O Natal oferece muitas oportunidades para estender a mão aos outros. Uma das formas de sermos feitos à imagem de Deus é amar os outros e, quando o fazemos, temos uma sensação de bem-estar e significado. As pessoas também estão mais abertas a receber o amor de Deus através de nós durante a época natalícia. Se reconhecem Deus durante o resto do ano, não podem negar o Seu amor por elas nesta altura tão especial. Em Macau, as esquinas das ruas, as mercearias e até os centros comerciais proclamam o amor encarnado de Deus na época do Natal. Algumas das melhores recordações da nossa família é a partilha aos outros durante o Natal. Pode ter sido dar de comer aos famintos, participar nos bancos alimentares, visitar um lar de idosos ou fazer compras para os vizinhos mais necessitados.

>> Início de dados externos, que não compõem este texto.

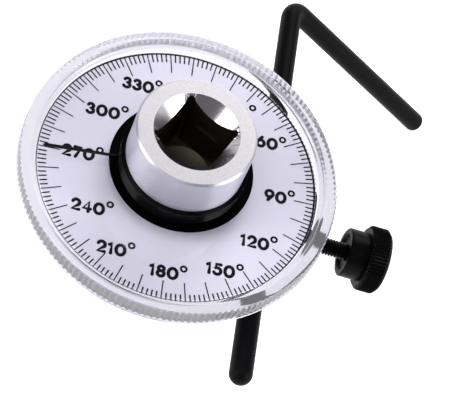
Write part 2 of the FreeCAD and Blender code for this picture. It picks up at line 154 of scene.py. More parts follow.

Talvez neste Natal possamos mostrar a nossa preocupação dando o nosso tempo e dinheiro à Cáritas de Macau. Participe, pois, numa campanha de recolha de roupa, agasalhos e cobertores ou crie a sua própria campanha. Levar cartões e flores a um lar ou centro de idosos. Para os pais com filhos pequenos, ajudem os vossos filhos a poupar e a ganhar dinheiro para apoiar os programas de promoção da vida promovidos pela Diocese.
Tal como Maria, Deus chama-nos a fazer coisas fora da nossa zona de conforto, mesmo correndo o risco de tomar uma posição impopular de fé que resulte em sermos ridicularizados, insultados ou, pior ainda, mortos. Maria aceitou de bom grado a sua participação no plano de Deus e, mais ainda, alegrou-se com isso. É exactamente o que devemos fazer quando Deus nos pede que façamos algo para cumprir o seu plano.